マリーはそれをわかっていて、恋人を罰したいのか。
彼女は泣いて迫ってくる。
「そのアーイシャとは何者なのですか?私たちをつけ習う影ですね」
「人間なものか・・・・」
「その人間ではない、何者かに?あなたは賤民に強姦されたとで仰るのですか?」
これは人間に対する侮辱であり、いくらポーラがマリーにたいして引け目があるとはいえ、聞き逃すわけにはいかない言質だ。
だが逆にいえば恋人にそんなことを言わせてしまったことになる。その事実が少女を苦しめる。
「悪かった。

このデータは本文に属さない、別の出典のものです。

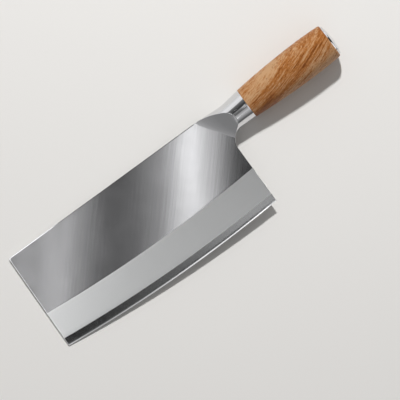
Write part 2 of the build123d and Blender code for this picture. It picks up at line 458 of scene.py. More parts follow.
def oiledWood(name, look):
    # Dense tropical hardwood, turned, sanded and oiled: slanting wavy layers from pale tan to brown,
    # made paler again on the grip's shaded lower side as painted light, fine fibre lines and short dark
    # pores along them, under a thin satin oil film
    material, tree, shader = startMaterial(name)
    vector = millimetresIn(tree, handleToScene)
    axes = addNode(tree, "ShaderNodeSeparateXYZ", (vector,)).outputs
    along, across, depth = axes["X"], axes["Y"], axes["Z"]

    # The layers' coordinate: across the grip, less a rise that grows along it, leaning with depth
    wanderSize = look["wanderSize"]
    wander = addPatches(tree, vector, (wanderSize * look["wanderStretch"], wanderSize, wanderSize))
    stray = addNode(tree, "ShaderNodeMapRange", (wander, 0, 1, -look["wander"], look["wander"]))
    slope = (along, look["bend"], look["slope"])
    slope = addNode(tree, "ShaderNodeMath", slope, operation="MULTIPLY_ADD")
    rise = addNode(tree, "ShaderNodeMath", (along, slope), operation="MULTIPLY")
    level = addNode(tree, "ShaderNodeMath", (across, rise), operation="SUBTRACT")
    fromTop = addNode(tree, "ShaderNodeMath", (depth, look["top"]), operation="SUBTRACT")
    leaning = (fromTop, look["depthLean"], stray)
    leaning = addNode(tree, "ShaderNodeMath", leaning, operation="MULTIPLY_ADD")
    layer = addNode(tree, "ShaderNodeMath", (level, leaning), operation="ADD")
    grain = addNode(tree, "ShaderNodeCombineXYZ", (along, layer, depth))

    patches = addPatches(tree, grain, look["patchSize"])
    bands = addPatches(tree, grain, look["bandSize"], detail=3.0, roughness=0.65)
    fibres = addPatches(tree, grain, look["fibreSize"], detail=3.0, roughness=0.7)
    # The tone is partly painted light: the table's paler far end brightens the grip's shaded lower side
    tone = addLevels(tree, layer, look["grainAndPaintedFillTones"])
    for noise, kind in ((patches, "patch"), (bands, "band"), (fibres, "fibre")):
        contrast = look[kind + "Contrast"]
        part = addNode(tree, "ShaderNodeMapRange", (noise, 0.28, 0.72, -contrast, contrast))
        tone = addNode(tree, "ShaderNodeMath", (tone, part), operation="ADD")
    ease = look["lineEase"]
    for place, halfWidth, strength, start, end in look["lines"]:
        away = addNode(tree, "ShaderNodeMath", (layer, place), operation="SUBTRACT")
        away = addNode(tree, "ShaderNodeMath", (away,), operation="ABSOLUTE")
        band = addNode(tree, "ShaderNodeMapRange", (away, 0, halfWidth, strength, 0.0), **eased)
        grow = addNode(tree, "ShaderNodeMapRange", (along, start, start + ease, 0.0, 1.0), **eased)
        fade = addNode(tree, "ShaderNodeMapRange", (along, end - ease, end, 1.0, 0.0), **eased)
        share = addNode(tree, "ShaderNodeMath", (grow, fade), operation="MULTIPLY")
        tone = addNode(tree, "ShaderNodeMath", (band, share, tone), operation="MULTIPLY_ADD")
    ramp = addNode(tree, "ShaderNodeValToRGB", (tone,))
    stops = ramp.color_ramp.elements
    stops[0].position, stops[0].color = look["toneStops"][0], linearColour(look["pale"])
    stops[1].position, stops[1].color = look["toneStops"][2], linearColour(look["dark"])
    stops.new(look["toneStops"][1]).color = linearColour(look["warm"])

    # Pores are short dark dashes along the fibres
    scale = Vector([1 / part for part in look["poreSize"]])
    dashes = addNode(tree, "ShaderNodeMapping", {"Vector": grain, "Scale": scale})
    cells = addNode(tree, "ShaderNodeTexVoronoi", {"Vector": dashes, "Scale": 1.0}).outputs["Distance"]
    fade = (cells, *look["poreFade"], look["poreStrength"], 0.0)
    pores = addNode(tree, "ShaderNodeMapRange", fade, **eased)
    clusters = addPatches(tree, grain, look["clusterSize"])
    fade = (clusters, *look["clusterFade"], look["strayPores"], 1.0)
    clusters = addNode(tree, "ShaderNodeMapRange", fade, **eased)
    pores = addNode(tree, "ShaderNodeMath", (pores, clusters), operation="MULTIPLY")
    low, high = look["roughness"] - look["smoother"], look["roughness"] + look["rougher"]
    height = addNode(tree, "ShaderNodeMath", (fibres, pores), operation="SUBTRACT")
    relief = {"Height": height, "Distance": look["fibreDepth"] * mm, "Strength": 1.0}
    inputs = {
        "Base Color": addNode(tree, "ShaderNodeMixRGB", (pores, ramp, linearColour(look["pore"]))),
        "Roughness": addNode(tree, "ShaderNodeMapRange", (fibres, 0.3, 0.7, low, high), **eased),
        "Specular IOR Level": look["gloss"],
        "Coat Weight": look["coat"],
        "Coat Roughness": look["coatRoughness"],
        "Normal": addNode(tree, "ShaderNodeBump", relief),
    }
    setInputs(tree, shader, inputs)
    return material


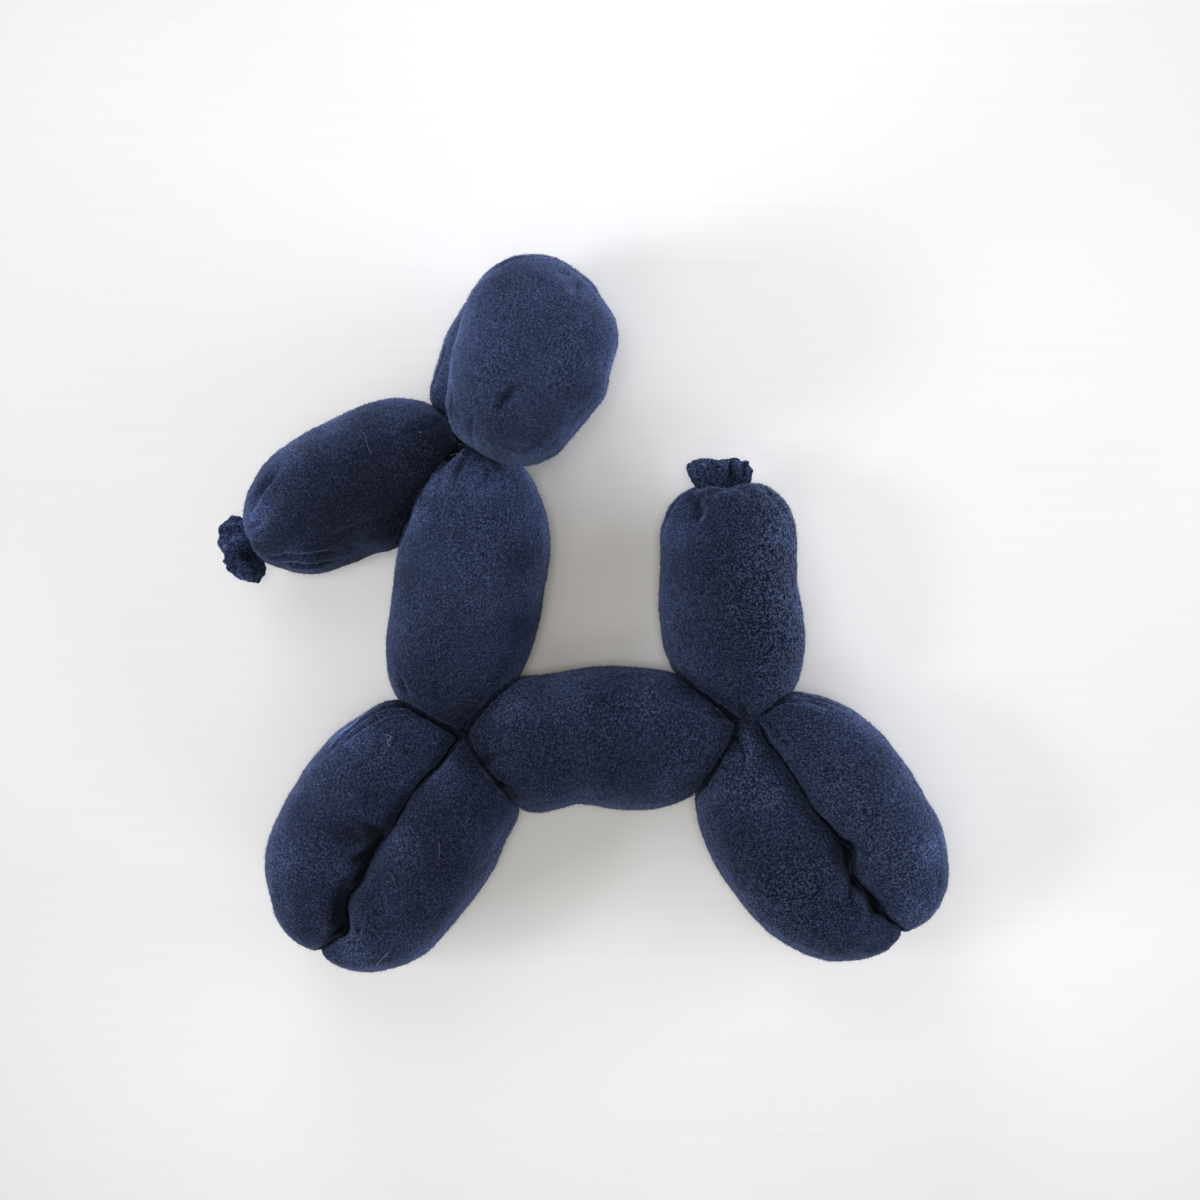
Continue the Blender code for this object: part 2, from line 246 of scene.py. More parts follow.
def lobeAxes(lobe):
    along = lobe["end"] - lobe["start"]
    length = np.linalg.norm(along)
    along = along / length
    across = np.array((-along[1], along[0], 0.0))
    across /= np.linalg.norm(across)
    return along, across, np.cross(along, across), length


def lobeReaches(lobe, share):
    # how far the four sides stand from the lobe's line at each share of its length
    reaches = {side: swelling(lobe[side], share) for side in ("left", "right", "top", "bottom")}
    ends = np.clip(np.minimum(share, 1 - share) / chain["closing"], 0, 1) ** 0.5
    for side, trims in lobe["trims"].items():
        reaches[side] = reaches[side] + 0.001 * ends * smoothLine(trims, share)
    if lobe["crease"]:
        along, across, up, length = lobeAxes(lobe)
        out = 0.001 * np.array([(x, y, 0) for x, y in lobe["crease"]]) - lobe["start"] * (1, 1, 0)
        path = smoothLine([(0, 0), *zip(out @ along / length, out @ across), (1, 0)], share)
        way = -1 if lobe["pressedSide"] == "right" else 1
        reaches[lobe["pressedSide"]] = ends * 0.001 * lobe["overlap"] + way * path
    return reaches


def lobePoints(lobe, ball):
    along, across, up, length = lobeAxes(lobe)
    first = -lobe["behindKnot"] / length
    last = 1 + lobe["overshoot"] / length
    scaled = (1 + ball[:, 0]) / 2
    share = first + (last - first) * scaled
    turn = np.arctan2(ball[:, 2], ball[:, 1])
    reaches = lobeReaches(lobe, scaled)
    halfWidth = (reaches["left"] + reaches["right"]) / 2
    halfHeight = (reaches["top"] + reaches["bottom"]) / 2
    facing = dict(
        left=np.cos(turn) >= 0, right=np.cos(turn) < 0, top=np.sin(turn) >= 0, bottom=np.sin(turn) < 0)
    roundness = np.where(facing.get(lobe["pressedSide"], False), lobe["flatness"], chain["roundness"])
    outLeft = reaches["left"] - halfWidth + halfWidth * rounded(np.cos(turn), roundness)
    outUp = reaches["top"] - halfHeight + halfHeight * rounded(np.sin(turn), roundness)
    hollow = np.exp(-((outLeft + 0.002)**2 + outUp**2) / lobe["navelWidth"]**2)
    navel = lobe["navel"] * hollow * np.clip((scaled - 0.8) / 0.2, 0, 1)
    return (lobe["start"] + along * (share * length - navel)[:, None]
            + across * outLeft[:, None] + up * outUp[:, None])


def lobePlaces(lobe, points):
    # share of the length, turn around the lobe in degrees, the lobe's own radius there, and its length
    along, across, up, length = lobeAxes(lobe)
    out = points - lobe["start"]
    share = np.clip(out @ along / length, 0.0, 1.0)
    reaches = lobeReaches(lobe, share)
    halfWidth = np.maximum((reaches["left"] + reaches["right"]) / 2, 1e-4)
    halfHeight = np.maximum((reaches["top"] + reaches["bottom"]) / 2, 1e-4)
    left = (out @ across - (reaches["left"] - halfWidth)) / halfWidth
    rise = (out @ up - (reaches["top"] - halfHeight)) / halfHeight
    return share, np.degrees(np.arctan2(rise, left)), (halfWidth + halfHeight) / 2, length


def lyingSides(start, end):
    middle = (start[2] + end[2]) / 2
    return dict(top=(chain["tubeHeight"] - middle, 0.5, 2.2, 2.2), bottom=(middle + chain["pressed"], 0.5, 2.3, 2.3))


touching = (chain["twinOverlap"], 0.5, 2.0, 2.0)
earLine = (headHeight + earTipHeight) / 2
earContact = chain["earHeight"] - earLine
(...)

私はあの瞬間に確かに恐怖と憎しみ以外の何かをかんじていた。わかった、今度出会ったら、必ず殺す・・・それでいいな、マリー。だからそれまでに私の身体を元に戻してほしい」
恋人の瘴気が緩まった。しかし気が抜けない。彼女はいつでもポーラの魂を彼女の肉体の中に監禁することができる。それを解けるのは母親、アデライード太后ぐらいのものだ。
マリーは言った。
「私が怒っているのはそんなことではありません、それは嘘です。だけど、それはこれから私の好きなようにすればいいだけのことです、姉上さまが痛い思いをすれば癒される・・そうではなく、姉上さまがご自分の大切な生命を足蹴になさったことが許せないのです」
事情を知らない人間が聴いたら、きっと発言者は狂っていると確信するにちがいない。いや、知っていたとしてもおかしい。しかしマリーはすべてわかっていて、あえてぶつけてくるのだ。
ようやく彼女の手が胸から離れた。華奢で可憐な手が竜の頭ほどの大きさにも思えたから、いざ離脱するとなるとその大きさに気づく。深いところで彼女に支えられていたのだ。しかしここで揺らいでしまえば、もういちど摑まれてしまう。両足に必死に力を入れる。